InformationWork observes that “Her suit asserts that the Internet Archive’s programmatic visitation of her site constitutes acceptance of her terms, despite the obvious inability of a Web crawler to understand those terms and the absence of a robots.txt file to warn crawlers away.” (my emphasis). They then conclude with this statement:
If a notice such as Shell’s is ultimately construed to represent just such a “meaningful opportunity” to an illiterate computer, the opt-out era on the Net may have to change. Sites that rely on automated content gathering like the Internet Archive, not to mention Google, will have to convince publishers to opt in before indexing or otherwise capturing their content. Either that or they’ll have to teach their Web spiders how to read contracts.
They already have – sort of. It’s called robots.txt – the thing referred to above. For those of you who haven’t heard of this, its a little file that you put on the top level of your site and which is the equivalent of a “no soliciation” sign on your door. Its been around for at least a decade (probably longer) and most (if not all) search engines
From the Internet Archive’s FAQ:
How can I remove my site’s pages from the Wayback Machine?

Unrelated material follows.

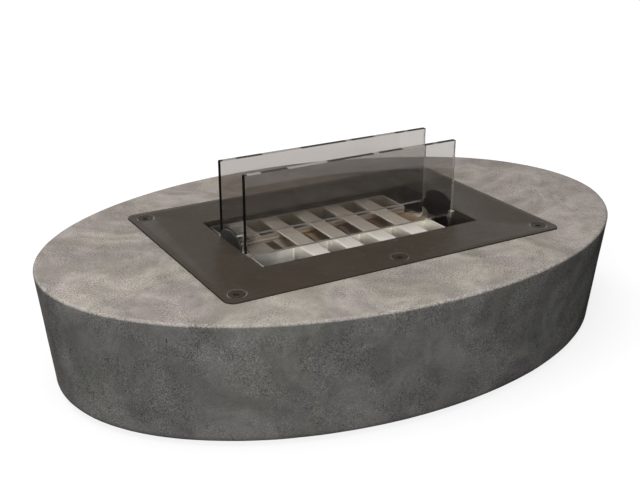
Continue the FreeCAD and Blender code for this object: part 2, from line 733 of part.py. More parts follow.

The Internet Archive is not interested in preserving or offering access to Web sites or other Internet documents of persons who do not want their materials in the collection. By placing a simple robots.txt file on your Web server, you can exclude your site from being crawled as well as exclude any historical pages from the Wayback Machine.
Internet Archive uses the exclusion policy intended for use by both academic and non-academic digital repositories and archivists. See our exclusion policy.
You can find exclusion directions at exclude.php. If you cannot place the robots.txt file, opt not to, or have further questions, email us at info at archive dot org.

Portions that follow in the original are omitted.